CNN’s pundits are pushing deceitful false claims about the resignation of Harvard’s former president, Claudine Gay.
As Slay News reported, Gay resigned from her position at the prestigious college on Tuesday as scandals mounted against the embattled Harvard leader.
Gay faced multiple charges of plagiarism while she was already at the center of allegations regarding Harvard’s facilitation of anti-Semitism on campus.
While many on the Left are trying to frame Gay as a victim, she will retain her $900,000 a year salary from Harvard, despite her resignation as president.
In the New York Times op-ed on Wednesday, Gay accused critics of waging a coordinated racial campaign to force her out of leadership.
On CNN, the network’s analyst Bakari Sellers and conservative commentator Scott Jennings feuded over whether racism was behind Gay’s resignation.
Sellers, a former Democrat member of the South Carolina House of Representatives, defended Gay on CNN Thursday.
He claimed, without evidence, that Gay was targeted because she was black.
He then misleadingly made the false link that this alleged racial targeting was part of an effort to discredit the Marxist diversity, equity, and inclusion (DEI) agenda in academia.
“You can’t help but see the racial animus and the racial overtones in this,” he complained.
“You can’t help but see the attack on higher education. And this is even more troubling — you can’t help but see the complicity in mainstream media.
“When you have institutions like Politico yesterday platforming Christopher Rufo and giving him an interview and giving him a Q&A, that’s not journalism.”
Sellers continued by downplaying the dozens of plagiarism charges against Gay.
However, plagiarism is a direct violation of Harvard’s own rules.
And, once again, @CommunityNotes for the win.
Gay repeatedly violated Harvard’s rules against plagiarism. Source: Harvard.
— Elon Musk (@elonmusk) January 3, 2024
Instead, Sellers doubled down on his argument that racist conservatives had forced her out.
“What we’re seeing is that this is someone – this wasn’t an attack from her peers,” he claimed.
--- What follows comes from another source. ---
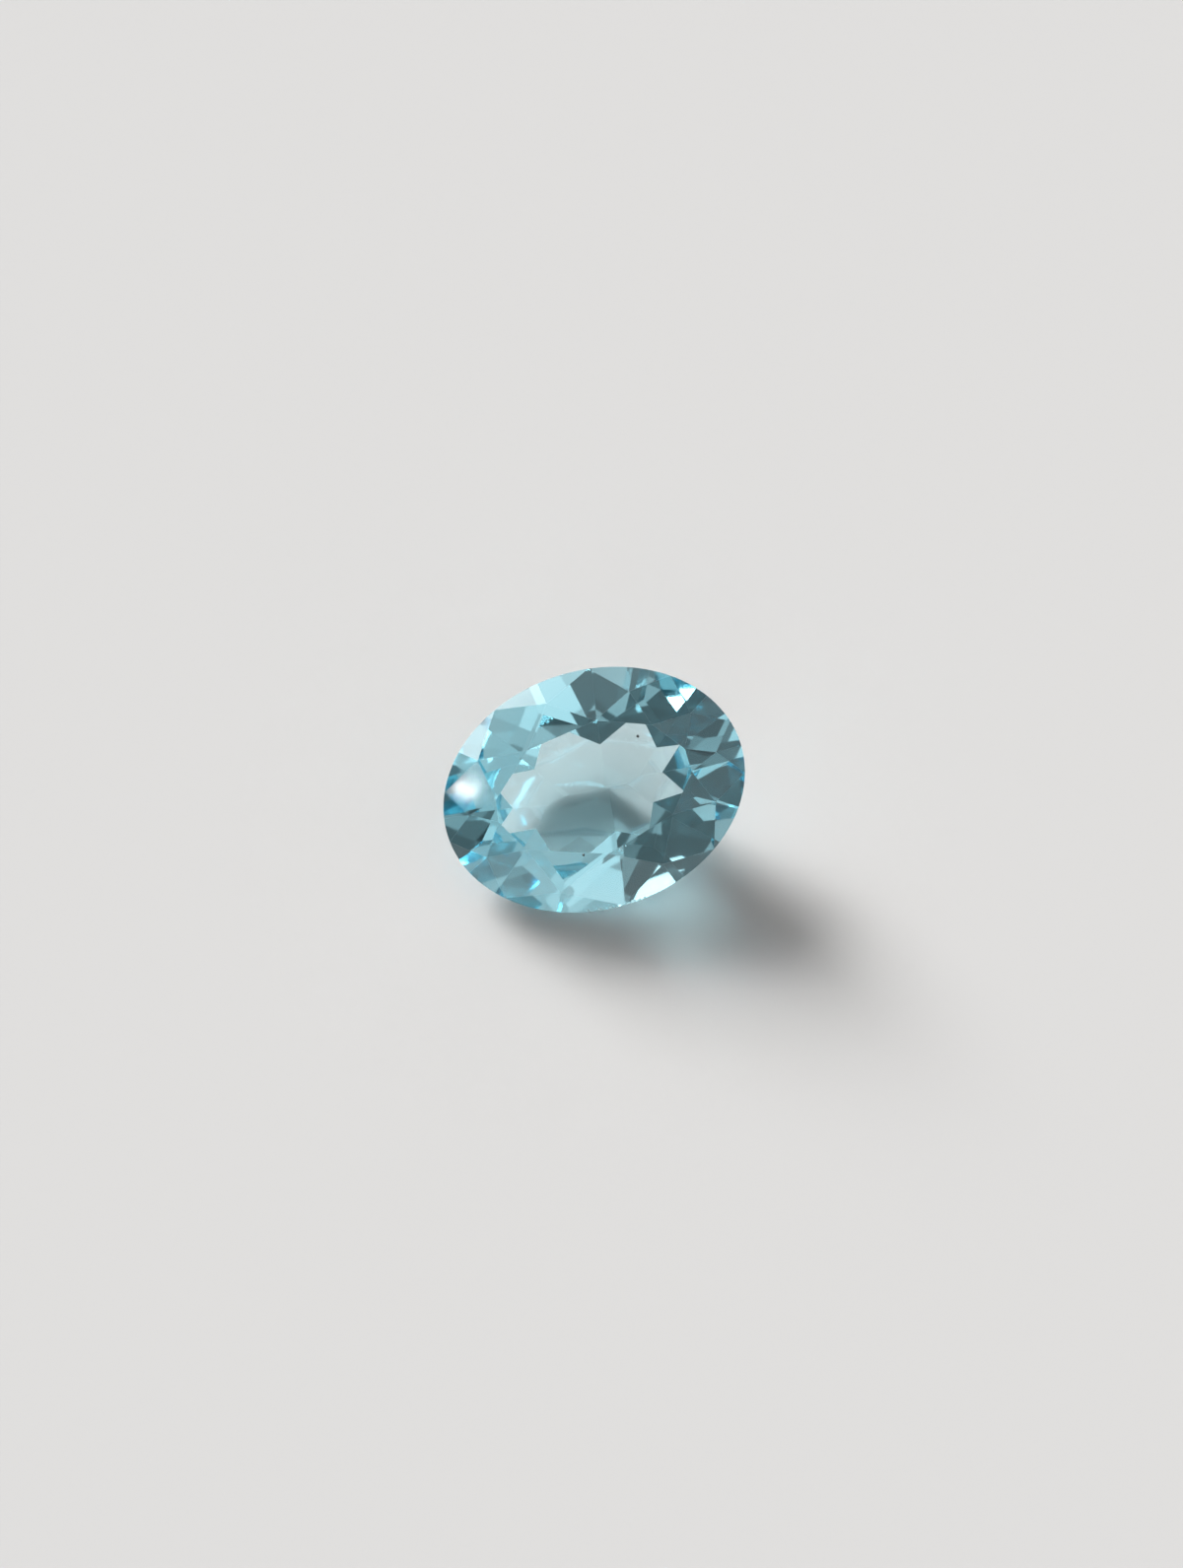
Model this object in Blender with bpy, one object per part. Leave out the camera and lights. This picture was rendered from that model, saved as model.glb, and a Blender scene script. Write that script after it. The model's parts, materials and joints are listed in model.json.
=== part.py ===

“This wasn’t an attack from other colleagues who had a problem with her utilizing their words without the proper citations because it doesn’t rise to the level of plagiarism, it’s improper citations.
“This is the right-wing, particularly right-wing conservative males attacking another black woman in authority and people have to call it out as such,” he insisted.
Conservative commentator Scott Jennings disagreed that the right was waging a “war on higher education.”
Jennings argues that conservatives are actually trying to reform higher education.
Claudine Gay’s troubles came about because of her own testimony before Congress and her own acts of plagiarism, he said.
“Conservatives didn’t invent time travel, go back in time and make up these plagiarism instances and conservatives certainly didn’t cause her to sit in front of the American people and the United States Congress and fail to unequivocally condemn genocide against the Jewish people,” he noted.
“That’s not anybody’s fault but her own.
“As the leader of one of the most prestigious colleges in the United States, Gay had to be held to a high standard morally and ethically,” Jennings said.
“She had a thin academic record to begin with and when the plagiarism issues popped up, I just don’t see how it was tenable for Harvard to ever say that we won’t hold our president to the same standards that we would hold our students,” he argued.
Sellers furiously shook his head and repeated, “No,” while Jennings spoke of Gay’s “thin academic record.”
“This is when we have to draw the line,” CNN’s Sellers shot back.
“I cannot sit here on national TV and allow individuals to attack the credentials and the academic record and the professionalism of Claudine Gay to get the position.”
“Because that’s what this conversation has delved into,” Sellers claimed.
“That this black woman didn’t deserve it in the first place.
“When we go down this path of saying she had a thin academic record to begin with — she was overly qualified.
“She was just as qualified as the 30 people who came before her who just all happened to be white.”
Sellers then deceitfully attempted, again, to conflate opposition to the Marxism-based DEI agenda with racism, saying:
“When you have people questioning DEI, when you have people questioning diversity, equity, and inclusion and then question the record of this black woman, we have to draw the line and say, ‘see, that’s the game we’re talking about being played.’
“She didn’t cause that on that part on herself.
“We have to root that part out of the conversation.”
The former Harvard leader made a similar argument in her Times op-ed on Wednesday.
She accused her critics of using “tired racial stereotypes about black talent and temperament” and promoting “a false narrative of indifference and incompetence.”
“The campaign against me was about more than one university and one leader,” she also wrote.
“This was merely a single skirmish in a broader war to unravel public faith in pillars of American society.”